2. I checked Twitter about 15 minutes later, and discovered that my agitation was, really, unwarranted:
• { passcod }: I’ve got it
• { passcod }: I’ve got TWO
• { mako }: Dear god.

They didn’t look good, though, ascii barf more than anything: 8XKf2WAkny|CFAZi_vQn and LcBqgVVPOSEkdIB7BZlVO.

• { mako }: OH. We could even use my godname generator.

Mako’s current occupation is developing a “platform for encouraging writers to explore a new format for fiction and collaborative world-building.” The mentioned godname generator creates a random, pronounceable name with a music that is quite particular, like “sonoellus” or “tsaleusos” or “thoruh” or “seposh”.
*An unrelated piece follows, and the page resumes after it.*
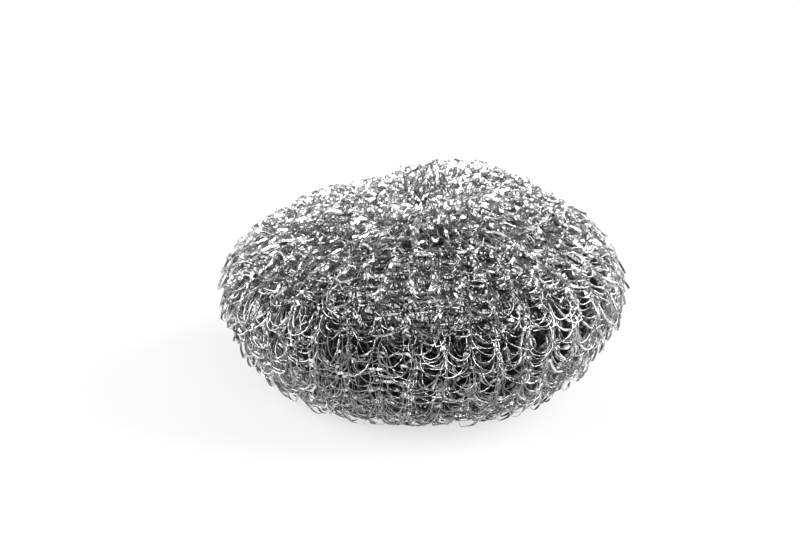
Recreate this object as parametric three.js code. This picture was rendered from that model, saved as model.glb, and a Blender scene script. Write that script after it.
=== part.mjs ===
// A knitted scouring pad: one long tube knitted from bright galvanised flat wire, turned over and over on
// itself into a soft bun about as wide as a hand. The wales, which are the columns of stitches, run like
// meridians from the gathered crown down to the flat spot that the pad stands on. The courses, which are
// the rows of stitches, run round it, and each stitch hangs as a small loop that lifts off the bun.
// Millimetres, +Z up. The origin is on the table, under the middle of the pad, and +X is to the right.

import * as THREE from "three";

// The bun, measured to the ground line that the stitches stand on
const girthDiameter = 94; // across the widest girth, which is round from above
const girthHeight = 24.5; // from the table up to the widest girth
const crownRise = 19; // from the girth up to the crown
const crownFullness = 2.2; // 2 is an ellipse, and more is squarer
const bellyFullness = 1.68; // the same, below the girth
const footRadius = 24; // the flat spot that the pad's weight presses

// The gathered end of the tube, tucked into the middle of the crown
const tuckRadius = 8;
const tuckDepth = 4.5;

// How the pad slumps: it leans up to the right, and has a rounder lump there beside a longer slope
const leanSlope = 0.02; // rise for each millimetre to the right
const lumpRise = 5.8;
const lumpRadius = 26;
const lumpPlace = new THREE.Vector2(12, 14);

// The stitches
const waleCount = 42; // stitches in one turn of the tube
const coursePitch = 3.8; // along the tube, from one row of stitches to the next
const loopLift = 2.1; // how far a loop's hanging end stands off the bun
const loopDroop = 1.1; // how far that end hangs down over the next row
const ribLift = 0.7; // the legs of the loops, twisted together between two wales
const gapDepth = 2.6; // the open eye of the mesh under each loop
const gatherRadius = 17; // inside this distance from the axis the stitches are drawn close and lie flatter
const pressedCourses = 3; // rows next to the flat spot, where the loops are pressed in

const COLUMNS_PER_WALE = 2; // one column of points on a rib, and one down the middle of the loops
const ROWS_PER_COURSE = 2; // one row of points on the loops' ends, and one on the eyes between them
const OUTLINE_DIVISIONS = 400; // how finely the outline is measured before it is divided into rows

// One side of the bun, cut from the edge of the flat spot up to the middle of the crown
class BunOutline extends THREE.Curve {
  getPoint(t, target = new THREE.Vector2()) {
    const girthRadius = girthDiameter / 2;
    if (t < 0.5) {
      const turn = Math.PI * (0.5 - t);
      const out = Math.cos(turn) ** (2 / bellyFullness);
      const down = Math.sin(turn) ** (2 / bellyFullness);
      return target.set(footRadius + (girthRadius - footRadius) * out, girthHeight * (1 - down));
    }
    const turn = Math.PI * (t - 0.5);
    const radius = t < 1 ? girthRadius * Math.cos(turn) ** (2 / crownFullness) : 0;
    const rise = crownRise * Math.sin(turn) ** (2 / crownFullness);
    const tuck = tuckDepth * Math.exp(-((radius / tuckRadius) ** 2));
    return target.set(radius, girthHeight + rise - tuck);
  }
}

// How far a point at this height is free to follow the slump: the flat spot stays on the table
function slumpShare(height) {
  return THREE.MathUtils.smoothstep(height, 0, girthHeight);
}

// Where the lean and the lump take a point of the even bun
function slumped(point) {
  const share = slumpShare(point.z);
  const away = Math.hypot(point.x - lumpPlace.x, point.y - lumpPlace.y) / lumpRadius;
  const aboveGirth = THREE.MathUtils.smoothstep(point.z, girthHeight, girthHeight + crownRise);
  point.z += share * leanSlope * point.x + aboveGirth * lumpRise * Math.exp(-away * away);
  return point;
}

// How far a point of the mesh stands off the bun, and how far it hangs down along it
function stitchRelief(row, column, radius) {
  const onLoop = column % COLUMNS_PER_WALE === 1;
  const onLoopEnd = row % ROWS_PER_COURSE === 0;
  const pressed = THREE.MathUtils.clamp(row / (pressedCourses * ROWS_PER_COURSE), 0, 1);
  const gathered = Math.min(1, radius / gatherRadius);
  const share = pressed * gathered;
  if (!onLoop) return { lift: ribLift * share, droop: 0 };
  if (onLoopEnd) return { lift: loopLift * share, droop: loopDroop * share };
  return { lift: -gapDepth * share, droop: 0 };
}

// The outer form of the bun with its stitches. A turned blank gives the points, which are moved to the knit
function knittedForm() {
  const outline = new BunOutline();
  outline.arcLengthDivisions = OUTLINE_DIVISIONS;
  const rows = Math.round(outline.getLength() / coursePitch) * ROWS_PER_COURSE;
  const columns = waleCount * COLUMNS_PER_WALE;
  const profile = [new THREE.Vector2(0, 0), ...outline.getSpacedPoints(rows)];
  const blank = new THREE.LatheGeometry(profile, columns);
  blank.rotateX(Math.PI / 2);

  const places = blank.attributes.position;
  const normals = blank.attributes.normal;
  const point = new THREE.Vector3();
  const normal = new THREE.Vector3();
  const down = new THREE.Vector3();
  for (let i = 0; i < places.count; i++) {
    const row = (i % profile.length) - 1;
    const column = Math.floor(i / profile.length) % columns;
    point.fromBufferAttribute(places, i);
    if (row > 0 && row < rows) {
      normal.fromBufferAttribute(normals, i);
      const radius = Math.hypot(point.x, point.y);
      down.set((normal.z * point.x) / radius, (normal.z * point.y) / radius, -Math.hypot(normal.x, normal.y));
      const { lift, droop } = stitchRelief(row, column, radius);
      point.addScaledVector(normal, lift).addScaledVector(down, droop);
    }
    slumped(point);
    point.z = Math.max(point.z, 0); // the table presses flat whatever would hang lower
    places.setXYZ(i, point.x, point.y, point.z);
  }
  blank.computeVertexNormals();
  return blank;
}

const galvanised = new THREE.MeshStandardMaterial({ color: 0xc4c6c9, roughness: 0.3, metalness: 1 });

const pad = new THREE.Mesh(knittedForm(), galvanised);
pad.name = "knitted_wire_pad";

// The flat spot isn't quite under the middle of the slumped bun, so the pad is set over the origin by its box
pad.geometry.computeBoundingBox();
const middle = pad.geometry.boundingBox.getCenter(new THREE.Vector3());
pad.position.set(-middle.x, -middle.y, 0);

const scourer = new THREE.Group();
scourer.add(pad);

export default scourer;
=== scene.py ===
# %% [markdown]
# # Dress a knitted wire scouring pad
# The real pad is one long sleeve of knitting. It is made from bright galvanised flat wire, and it is turned
# over and over on itself until it is a soft bun. Nothing else is in it. The CAD part holds the outer form of
# that bun, and this lesson puts the wire itself in its place: first one stitch, then a sleeve of stitches,
# and then the turns of the sleeve, one inside the other.
#
# The frame is loaded first, and the box of the CAD part is measured.

# %% Load the frame
import math
from typing import NamedTuple

import bpy
import numpy as np
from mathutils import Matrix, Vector


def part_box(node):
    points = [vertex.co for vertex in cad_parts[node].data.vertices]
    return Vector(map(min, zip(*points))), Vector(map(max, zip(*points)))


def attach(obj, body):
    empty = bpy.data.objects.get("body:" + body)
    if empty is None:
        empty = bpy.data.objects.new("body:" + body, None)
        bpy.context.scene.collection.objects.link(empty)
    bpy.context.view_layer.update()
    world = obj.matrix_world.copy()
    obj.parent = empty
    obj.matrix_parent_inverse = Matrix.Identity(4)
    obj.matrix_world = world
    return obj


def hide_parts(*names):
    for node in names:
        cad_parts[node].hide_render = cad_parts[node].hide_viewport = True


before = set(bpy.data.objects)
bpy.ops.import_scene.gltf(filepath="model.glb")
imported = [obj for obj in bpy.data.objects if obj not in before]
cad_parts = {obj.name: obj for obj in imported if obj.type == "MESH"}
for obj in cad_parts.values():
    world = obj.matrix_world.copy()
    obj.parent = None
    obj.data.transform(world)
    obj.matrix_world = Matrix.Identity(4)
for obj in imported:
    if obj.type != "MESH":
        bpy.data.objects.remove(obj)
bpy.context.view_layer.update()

MM = 0.001
pad_low, pad_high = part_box("knitted_wire_pad")
print("The CAD pad measures", [round(side / MM, 1) for side in pad_high - pad_low], "mm")

# %% [markdown]
# ## The camera
# The camera comes before the pad, so that each first render can be laid beside the photograph. It looks
# along +Y from 20 degrees above the table. A long lens keeps the bun from bulging towards the viewer. It
# could use lens shift to put the pad a little to the right of the middle, but other views would keep that
# shift. So the camera is turned a little instead, by aiming it beside the pad.

# %% Set up the camera
CAMERA_ELEVATION = math.radians(20)
CAMERA_DISTANCE = 0.458
CAMERA_LENS = 85
NEAREST_SEEN = 0.01
SENSOR_WIDTH = 36
IMAGE_WIDTH, IMAGE_HEIGHT = 800, 533
PAD_MIDDLE = Vector((0, 0, 24 * MM))
PAD_MIDDLE_PIXEL = (421.5, 284)


def add_camera():
    """A camera that sees the pad's middle at its pixel of the photograph."""
    back = Vector((0, -math.cos(CAMERA_ELEVATION), math.sin(CAMERA_ELEVATION)))
    up = Vector((0, math.sin(CAMERA_ELEVATION), math.cos(CAMERA_ELEVATION)))
    metres_a_pixel = CAMERA_DISTANCE * SENSOR_WIDTH / CAMERA_LENS / IMAGE_WIDTH
    aside = (PAD_MIDDLE_PIXEL[0] - IMAGE_WIDTH / 2) * metres_a_pixel
    below = (PAD_MIDDLE_PIXEL[1] - IMAGE_HEIGHT / 2) * metres_a_pixel
    place = PAD_MIDDLE + back * CAMERA_DISTANCE
    aim = PAD_MIDDLE - Vector((aside, 0, 0)) + up * below
    bpy.ops.object.camera_add(location=place)
    camera = bpy.context.object
    camera.name = "photo_camera"
    camera.rotation_euler = (aim - place).to_track_quat("-Z", "Y").to_euler()
    camera.data.lens = CAMERA_LENS
    camera.data.sensor_width = SENSOR_WIDTH
    camera.data.clip_start = NEAREST_SEEN
    bpy.context.scene.camera = camera
    return camera


photo_camera = add_camera()
print("The camera stands at", [round(side, 3) for side in photo_camera.location])

# %% [markdown]
# ## The bun's ground line
# A knit is thick, so it has no one surface. Its ground line is the surface on which the ribs of the knit
# stand, and the hanging loops lift off it. One side of it is drawn as radius and height: flat where the pad
# stands, then a slim belly up to the girth, then a full crown, with a shallow tuck in its middle where the
# sleeve is gathered. Superellipses give the belly and the crown with one number each. The turns inside
# are the same line, drawn in towards the middle of the bun.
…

It uses weightings for each letter, which is fine for one-off name creation, but too time-consuming for my brute-forcing purposes, so I discarded that part. I measured my implementation to be generating 64k names per second on my machine, which wasn’t too bad. Slower than pure random, but that was expected.
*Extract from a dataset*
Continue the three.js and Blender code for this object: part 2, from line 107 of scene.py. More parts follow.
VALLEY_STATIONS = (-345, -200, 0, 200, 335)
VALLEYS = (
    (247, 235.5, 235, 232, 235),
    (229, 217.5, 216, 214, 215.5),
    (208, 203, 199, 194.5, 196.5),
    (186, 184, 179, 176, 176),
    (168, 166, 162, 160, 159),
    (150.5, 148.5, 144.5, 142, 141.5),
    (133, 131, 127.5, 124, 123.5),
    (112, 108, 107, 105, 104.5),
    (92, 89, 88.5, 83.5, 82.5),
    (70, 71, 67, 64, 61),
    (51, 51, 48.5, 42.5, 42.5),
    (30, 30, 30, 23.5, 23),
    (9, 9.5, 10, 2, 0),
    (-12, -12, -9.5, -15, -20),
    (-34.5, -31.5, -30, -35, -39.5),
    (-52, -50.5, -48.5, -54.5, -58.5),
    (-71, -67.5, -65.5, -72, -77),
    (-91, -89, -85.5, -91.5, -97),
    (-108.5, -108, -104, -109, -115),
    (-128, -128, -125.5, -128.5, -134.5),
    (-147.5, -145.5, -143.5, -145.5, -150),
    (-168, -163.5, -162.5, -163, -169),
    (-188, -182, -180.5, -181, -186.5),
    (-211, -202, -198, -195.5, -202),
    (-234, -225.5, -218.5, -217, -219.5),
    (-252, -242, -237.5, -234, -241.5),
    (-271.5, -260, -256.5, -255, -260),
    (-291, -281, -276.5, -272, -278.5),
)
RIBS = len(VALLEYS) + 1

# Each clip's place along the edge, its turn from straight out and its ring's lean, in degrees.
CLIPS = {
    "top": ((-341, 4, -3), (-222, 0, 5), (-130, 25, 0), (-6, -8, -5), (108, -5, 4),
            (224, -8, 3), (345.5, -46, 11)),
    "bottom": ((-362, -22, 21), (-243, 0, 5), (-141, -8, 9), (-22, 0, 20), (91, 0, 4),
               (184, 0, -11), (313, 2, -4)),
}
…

Meanwhile, I decided to go have a look on #merveilles, and used the second name I got as a nick. I got mistaken as a bot! and just as I was about to give some pointers as to why my name was so weird, the connection dropped:

• LcBqgVVPOSEkdIB7BZlVO has quit (Client Quit) < Preston > NOOO the mystery

Wednesday afternoon, “Wally” gave up. That was a bit relaxing, although the competition was interesting.

Each one of these icons was produced using an int32 seed. The 666 seed produces a blank icon.

Wednesday evening, I had a good implementation but previous results told me to only expect an answer after five days of computation. I wondered about alternatives:

• { passcod }: I’m half tempted to buy a few hours of highcpu AWS compute power and get it done nowish instead

After a bit of research, I decided to just go for it. I set myself a \$50 spending limit, which gave me about 24 hours of compute on an instance with 32 virtual cores, each about as powerful as one of my Linode’s cores.

I set it to run with 31 merhash programs running in parallel:

And went comatose again.

• { mako }: That was the best sleep I’ve had in a while.
• { passcod }: Well, godname 666 is not looking good.
• { mako }: Nothing ?
• { passcod }: I got a cumulative 16 billion godnames generated and hashed, and nothing.

Uh oh.

• I had set the random length generator wrong, and generated only 30-char-long godnames.
• There was a bug in my implementation where the godname algorithm would get stuck in an infinite loop producing nothing.
• My result collecting technique was sub-par.

After getting back from class, I set upon fixing those, which took about an hour, and I now had about 10 remaining hours of compute time. I also made an improvement to improve the yield:

• { passcod }: Also I’ve modified it so each instance appends any result it finds to a file and continues running.

I also created two versions of the program: one with godnames, the other with a reduced-alphabet random string generator, in the hopes of still getting readable names. I set both to run on 15 cores each.

And I waited.

After just above 4 billion hashes, I got my first devil name: shoruzorhorheugogeuzudeazaeon. Go on, try to pronounce it. Isn’t it absolutely hilarious?

SUCCESS!

Even better: another, shorter, sweeter name appeared just six minutes later; heapaepaemnunea.

SUCCESS!

After this, I got two more: somureamorumnaemeurheuzeuon and vqsjsawoqgygbrziydpkyyinfmfvw.

SUCCESS!

As I speak, I have computed another 12 billion hashes, or a grand total of about 35 billion, and no more names have appeared. I’m now going to shut it down, close my wallet, and use heapaepaemnunea as my #merveilles nom de plume.

It’s been fun! …and I can now assume the face of the Devil.